Table 4. Behavior Configuration Properties
Name	Value Type	Description
`KeyValueOptions.StreamFrom`	String	Defines from which logical point the stream should be started/restarted (`KeyValueOptions.StreamFromBeginning`, `KeyValueOptions.StreamFromNow`).
`KeyValueOptions.StreamMetaData`	String	Modifies the amount of columns that are present in the output schema (`KeyValueOptions.StreamMetaDataNone`, `KeyValueOptions.StreamMetaDataBasic`, `KeyValueOptions.StreamMetaDataFull`).
`KeyValueOptions.StreamContent`	Boolean	If the document content should be streamed as well.
`KeyValueOptions.StreamFlowControlBufferSize`	Integer	The flow control buffer size for acknowledgement, in bytes.
`KeyValueOptions.StreamPersistencePollingInterval`	String	The connector defers publishing until a mutation has been persisted to replicas. Needs to be a parsable scala Duration value (like `100ms`).

Input Partition Mappings

While this is technically an implementation detail, it can be helpful to understand how the mechanics work under the hood.

Spark tries to split up the work into InputPartitions which are then distributed across all the executors. The number of InputPartitions defaults to the value of SparkSession.active.sparkContext.defaultParallelism.

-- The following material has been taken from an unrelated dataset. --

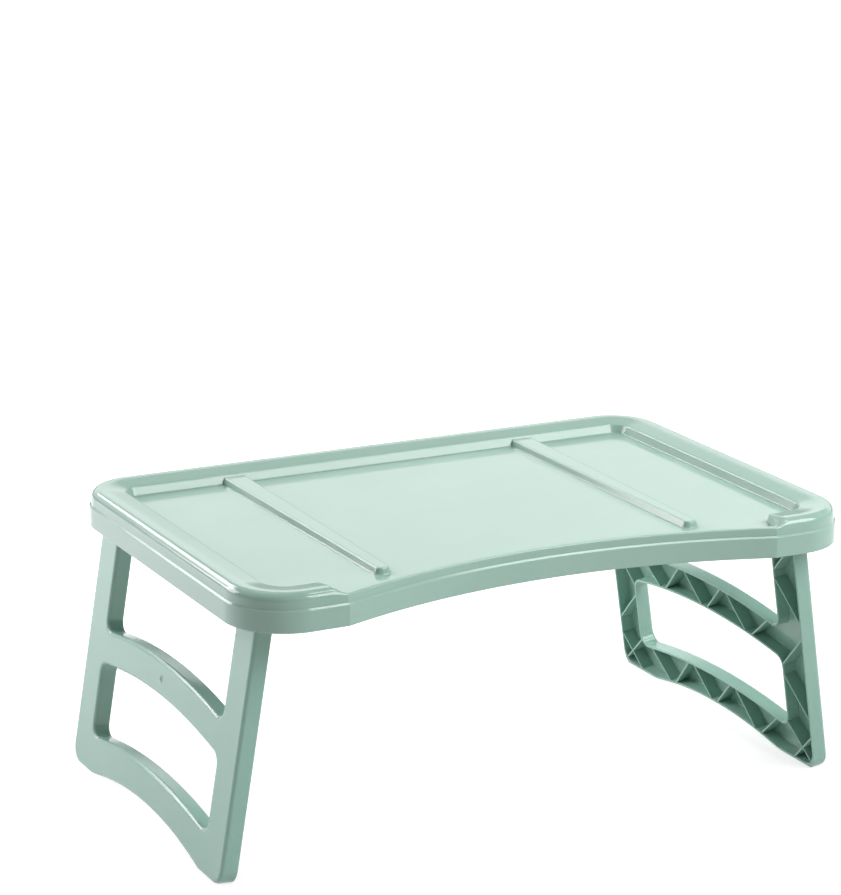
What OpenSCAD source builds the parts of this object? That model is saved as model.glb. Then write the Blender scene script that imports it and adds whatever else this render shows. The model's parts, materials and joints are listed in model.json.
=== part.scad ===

Since Couchbase Server is a distributed system it splits up its documents into partitions as well (called vbuckets). On Linux and Windows there are 1024 vBuckets, on OSX there are 64.

In order to provide the best performance possible, the connector evenly distributes the vBuckets to stream across the number of configured InputPartitions. This means that if more than one executor is present, each one gets to stream a (roughly equal) subset.

As an example, if there are 12 InputPartitions and 1024 vBuckets, each InputPartitions will be responsible for roughly 85 vBuckets. If there are three executors in the spark cluster, each one will be responsible for 4 InputPartitions, so every executor will be responsible for streaming around 340 vBuckets.

Since the number of vBuckets is fixed and the number of executors is usually chosen independent of one specific workload, the only variable that can be influenced is the number of partitions (overridable through KeyValueOptions.NumPartitions).